Aquaman sumerge a DC en lo profundo
La cinta luce en gráficos y una historia que funciona como metáfora de la contaminación
Para su décimo filme, Aquaman (2018), el talentoso James Wan, experto en películas de terror
(Saw: juego macabro, La noche del demonio, El conjuro) y sin
miedo a las secuelas (La noche del demonio: capítulo 2, El conjuro 2: el caso Enfield, Rápidos y
furiosos 7), hizo un espectáculo épico sobre el origen de Arthur Curry/Aquaman (Jason Momoa). Escribió —con el guionista novato Will Beall y el autor de cómics Geoff Johns, quien junto a los magníficos dibujantes Ivan Reis y Paul Pelletier dio nueva vida al personaje—, un eficaz libreto acerca de por qué Curry debe reclamar el trono marino.
A su vez, David Leslie Johnson-McGoldrick agregó al guión variados detalles para lucimiento del reparto y, en especial, para el del veterano fotógrafo Don Burguess, quien hace verosímil la Atlántida, desempolvando la imaginación de los legendarios creadores del cómic, Paul Norris y Mort Weisinger.
Esta película, sexta en el llamado Universo DC Extendido, es la segunda mejor después de
La mujer maravilla (2017). No parecía posible semejante hazaña en la actualidad —cuando el Universo Marvel domina el género—, con tan débil personaje, siempre secundario y objeto de botana en la famosa Liga de la Justicia. Wan lo logra debido a la sencilla propuesta de recuperar la mitología original.

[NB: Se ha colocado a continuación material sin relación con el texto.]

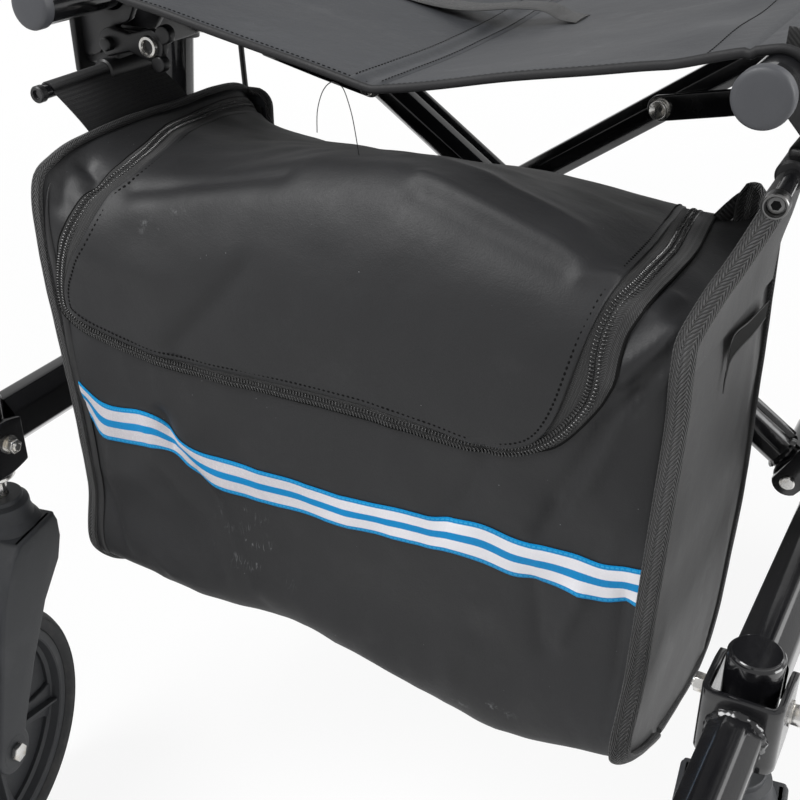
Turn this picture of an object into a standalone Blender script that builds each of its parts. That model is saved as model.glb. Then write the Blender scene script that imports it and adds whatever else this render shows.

En el conflicto existencial de Curry, su debate interno entre ser humano y atlante, existen dos presencias clave: su madre, la reina Atlanna (Nicole Kidman) y la princesa Mera (Amber Heard), ambas con mérito suficiente para protagonizar su propia cinta. Aquí, ante las inseguridades de Curry, le dan a la historia un contrapunto ideal por su carácter indomable. Asimismo, representan la perdida de conciencia ético-ecológica.
El mito de Aquaman pues se revisa escrupulosamente. Por ello los otros estelares van acorde al relato tradicional: el rey Nerus (Dolph Lundgren, en su primer papel decoroso en decenios), el leal Vulko (Willem Dafoe), y los antagonistas, el medio hermano usurpador Orm (Patrick Wilson) y el devastador mercenario Manta Negra (Yahya Abdul-Mateen II).
Cuidando incluir las aportaciones que hace Johns/Reis/Pelletier, Wan hace una pellícula de acción, delirante, con persecuciones y batallas de diverso calibre pensadas para pantalla de gran formato (el diseño escenográfico del fondo marino es rico en texturas; los seres acuáticos y su biodiversidad son barrocos, según el estilo del cómic reciente, para producir un impacto emocional constante).
Lo fundamental: Wan se toma en serio a Aquaman dándole la dignidad ausente en las caricaturas televisivas (1967-1969) donde lo popularizaron.
Recobra el concepto de su debut en 1941; también la estructura propia del relato como se hacía en la edad de plata de los cómics (1950-1960): equilibrar trazo gráfico inspirado con buen argumento.
Un detalle: aunque Aquaman se encuadra en la guerra entre atlantes, Orm no se equivoca al despreciar a la humanidad por contaminar el océano.
Es por ello metáfora sobre el calentamiento global. Su tono apocalíptico no es ficticio o exagerado: es real al explicar cómo subiría el nivel de los mares. Esto basta y sobra para convertir la trama en compleja fábula sobre la depredación de la naturaleza.
Wan se esmeró en hacer un filme ligero y entretenido con valiosos apuntes, incluyendo humor autoirónico, saludable en este tipo de cintas. Es notable: uno de los mejores cómics adaptados. Se disfruta porque nos regresa a un día en la playa durante la infancia.